Encontrei o imortal da cadeira 16 da Academia Brasileira de Letras, ainda não empossado, mas já imortal, Jorge Caldeira, sentado ao meu lado no encerramento do Flipoços (Festival Literário de Poços de Caldas), em 11 de setembro de 2022, 21 anos após aeronaves aterrarem o orgulho americano e, o mais importante aqui, poucos dias depois de a independência brasileira completar dois séculos.

Arquibancadas e parte do campo do estádio do Canindé, da Portuguesa, na zona norte de São Paulo - Eduardo Anizelli - 13.ago.20/Folhapress

Muito sensível a o que acontece em datas que já mudaram o mundo, encontrei nosso encontro auspicioso e cheio de potencial. Durante meses falamos com entusiasmo desse dia em que nos encontraríamos para discutir livros e história. O nome da mesa era "200 anos, 200 livros e mais de 1.000 amores— história que se transformou em um lindo romance entre Brasil e Portugal", mas acabamos falando de futebol.

Jorge imortalmente tomou a palavra, como só os imortais sabem tomar, e teria dito (ou eu teria escutado, já não lembro bem), quase parafraseando Fernando Pessoa e o "Livro do Desassossego", "hoje torço pela Portuguesa, pela mesma razão que meus pais e meu bisavô sempre torceram —sem saber por quê".

E assim foi, palavras imortais umas a seguir às outras, meia hora de deleite, com Jorge explicando essa sua história de amor por Portugal, esse país de imigrantes que hoje já não é —trocou de lugar com o Brasil— e que acolhe em seu pequeno território uma enorme inovadora diáspora brasileira que ameaça a ordem estabelecida e até já tem nome de batismo: o primeiro movimento de contracolonização da história.

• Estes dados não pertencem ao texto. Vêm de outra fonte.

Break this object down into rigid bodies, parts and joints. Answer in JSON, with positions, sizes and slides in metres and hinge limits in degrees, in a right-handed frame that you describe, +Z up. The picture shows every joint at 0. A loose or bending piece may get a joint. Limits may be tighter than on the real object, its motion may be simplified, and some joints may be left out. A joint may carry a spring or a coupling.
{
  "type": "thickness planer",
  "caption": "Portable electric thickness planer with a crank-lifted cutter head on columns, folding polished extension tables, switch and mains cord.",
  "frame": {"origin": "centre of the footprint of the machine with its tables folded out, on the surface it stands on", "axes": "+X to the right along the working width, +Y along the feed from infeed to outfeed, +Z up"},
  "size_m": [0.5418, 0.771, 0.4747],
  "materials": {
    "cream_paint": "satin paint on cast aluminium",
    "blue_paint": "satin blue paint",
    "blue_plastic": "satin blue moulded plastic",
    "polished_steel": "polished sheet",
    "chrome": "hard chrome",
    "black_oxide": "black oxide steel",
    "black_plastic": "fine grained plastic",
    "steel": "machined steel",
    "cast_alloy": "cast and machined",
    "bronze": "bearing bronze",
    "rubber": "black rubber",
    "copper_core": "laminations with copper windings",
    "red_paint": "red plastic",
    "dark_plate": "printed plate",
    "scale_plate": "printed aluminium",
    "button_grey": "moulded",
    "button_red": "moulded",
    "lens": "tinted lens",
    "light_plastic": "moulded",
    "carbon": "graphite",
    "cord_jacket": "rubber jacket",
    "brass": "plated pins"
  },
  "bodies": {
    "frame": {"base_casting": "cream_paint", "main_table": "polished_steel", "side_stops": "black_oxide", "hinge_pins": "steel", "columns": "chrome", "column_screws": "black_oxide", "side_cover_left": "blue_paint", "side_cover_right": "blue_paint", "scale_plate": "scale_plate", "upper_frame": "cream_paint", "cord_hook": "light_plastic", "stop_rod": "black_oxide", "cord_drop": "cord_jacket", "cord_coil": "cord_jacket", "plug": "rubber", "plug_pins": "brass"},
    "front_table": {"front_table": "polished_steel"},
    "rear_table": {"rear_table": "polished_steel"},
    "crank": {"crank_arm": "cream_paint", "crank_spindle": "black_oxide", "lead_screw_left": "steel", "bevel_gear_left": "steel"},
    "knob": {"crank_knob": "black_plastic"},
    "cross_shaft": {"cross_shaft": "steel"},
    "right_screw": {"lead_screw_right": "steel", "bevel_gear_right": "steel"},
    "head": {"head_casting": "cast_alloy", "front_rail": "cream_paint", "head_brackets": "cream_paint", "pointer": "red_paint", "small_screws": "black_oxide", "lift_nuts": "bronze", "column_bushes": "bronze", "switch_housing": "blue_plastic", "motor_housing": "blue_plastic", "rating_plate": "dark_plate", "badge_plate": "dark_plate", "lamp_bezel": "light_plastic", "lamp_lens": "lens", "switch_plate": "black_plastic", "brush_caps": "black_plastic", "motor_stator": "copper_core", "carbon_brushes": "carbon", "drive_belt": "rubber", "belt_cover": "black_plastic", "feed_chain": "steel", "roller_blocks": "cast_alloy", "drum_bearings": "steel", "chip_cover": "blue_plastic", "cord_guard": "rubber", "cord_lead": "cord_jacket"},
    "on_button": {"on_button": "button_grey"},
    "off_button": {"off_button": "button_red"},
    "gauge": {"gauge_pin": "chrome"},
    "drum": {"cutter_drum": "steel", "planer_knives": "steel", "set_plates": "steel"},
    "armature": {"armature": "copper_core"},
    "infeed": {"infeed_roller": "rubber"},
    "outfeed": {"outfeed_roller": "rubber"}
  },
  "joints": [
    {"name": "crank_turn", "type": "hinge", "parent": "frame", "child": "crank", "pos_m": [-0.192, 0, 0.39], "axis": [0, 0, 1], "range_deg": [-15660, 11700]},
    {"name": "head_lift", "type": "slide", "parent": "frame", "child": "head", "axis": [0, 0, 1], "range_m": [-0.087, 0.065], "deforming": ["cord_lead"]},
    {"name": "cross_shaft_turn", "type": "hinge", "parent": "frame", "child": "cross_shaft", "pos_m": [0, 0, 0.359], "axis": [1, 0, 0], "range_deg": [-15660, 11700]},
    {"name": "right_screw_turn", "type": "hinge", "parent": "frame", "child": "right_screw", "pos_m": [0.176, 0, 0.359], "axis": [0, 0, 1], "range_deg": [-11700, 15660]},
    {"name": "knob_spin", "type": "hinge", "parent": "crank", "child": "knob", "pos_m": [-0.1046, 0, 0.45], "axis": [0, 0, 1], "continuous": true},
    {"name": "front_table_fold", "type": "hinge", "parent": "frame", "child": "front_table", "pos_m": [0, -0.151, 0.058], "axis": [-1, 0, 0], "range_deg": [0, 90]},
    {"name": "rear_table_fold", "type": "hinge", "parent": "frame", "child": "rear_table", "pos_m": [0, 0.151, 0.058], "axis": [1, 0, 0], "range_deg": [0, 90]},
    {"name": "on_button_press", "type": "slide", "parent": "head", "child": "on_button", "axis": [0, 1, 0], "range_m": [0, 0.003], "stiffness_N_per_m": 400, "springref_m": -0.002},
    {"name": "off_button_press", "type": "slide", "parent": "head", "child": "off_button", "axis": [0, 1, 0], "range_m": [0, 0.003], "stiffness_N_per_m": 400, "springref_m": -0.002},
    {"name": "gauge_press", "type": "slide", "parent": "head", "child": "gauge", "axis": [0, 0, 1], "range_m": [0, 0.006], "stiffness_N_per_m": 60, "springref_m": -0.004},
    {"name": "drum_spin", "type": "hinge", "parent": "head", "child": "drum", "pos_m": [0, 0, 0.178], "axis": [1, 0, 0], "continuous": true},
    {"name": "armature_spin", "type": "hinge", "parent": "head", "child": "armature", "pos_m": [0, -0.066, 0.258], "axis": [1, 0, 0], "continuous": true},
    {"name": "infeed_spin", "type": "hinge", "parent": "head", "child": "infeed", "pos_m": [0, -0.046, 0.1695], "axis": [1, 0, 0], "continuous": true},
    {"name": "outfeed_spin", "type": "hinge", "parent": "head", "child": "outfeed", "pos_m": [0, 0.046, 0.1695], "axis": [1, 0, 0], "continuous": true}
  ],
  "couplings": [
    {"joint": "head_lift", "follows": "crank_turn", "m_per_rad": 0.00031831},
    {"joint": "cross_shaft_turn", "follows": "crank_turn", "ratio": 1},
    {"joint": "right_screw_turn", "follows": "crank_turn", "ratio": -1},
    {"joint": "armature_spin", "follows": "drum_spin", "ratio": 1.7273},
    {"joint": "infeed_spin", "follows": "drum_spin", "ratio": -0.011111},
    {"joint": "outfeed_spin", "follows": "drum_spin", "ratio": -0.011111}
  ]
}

Quando chegou a minha vez de falar —Ave Jorge morituri te salutant—, no lugar do avô Santos Caldeira, fundador e três vezes presidente da Portuguesa, confessei que torcia pelo Palmeiras porque sou amigo de Abel Ferreira e contei minha história que fica do outro lado da vida.

As desventuras de meu avô António Fernandes, que sofreu em Manaus o infortúnio dos que nunca deixaram de ser imigrantes —Ferreira de Castro, por Pessoa— e regressou a Portugal, sem fama nem glória, 11 anos depois e mais pobre do que quando havia imigrado, fugindo de Salazar.

Seis meses depois, telefonei ao Jorge. "Amanhã a Portuguesa joga no Canindé, você quer vir? Temos contas a ajustar", disse-lhe. Jorge se lembrava bem de como o futebol havia vencido a literatura em nosso encontro em Poços de Caldas e que havia de ser dentro das quatro linhas que íamos continuar a conversa.

Era um jogo daqueles no Canindé. Partida com espírito de vida ou morte, como infelizmente têm sido quase todas da Lusa nos últimos 20 anos. O empate contra o São Bento praticamente condenava o time dos Caldeira a voltar a ser despromovido, deixando a sobrevivência na esfera dos milagres.

Mas tal qual profecia do Bandarra, uma semana depois, na última jornada do Paulistão, contra o Mirassol, logo se provaram Fátima e as aparições, as relíquias de santo e todos os restantes milagres e, como dizem alguns, também se demonstrou de novo essa condição única que melhor define os portugueses: serem tão capazes de fazer tudo com quase nada, como de estragar tudo sem ninguém entender como.

Afinal toda a literatura do mundo cabe sempre em um jogo de futebol.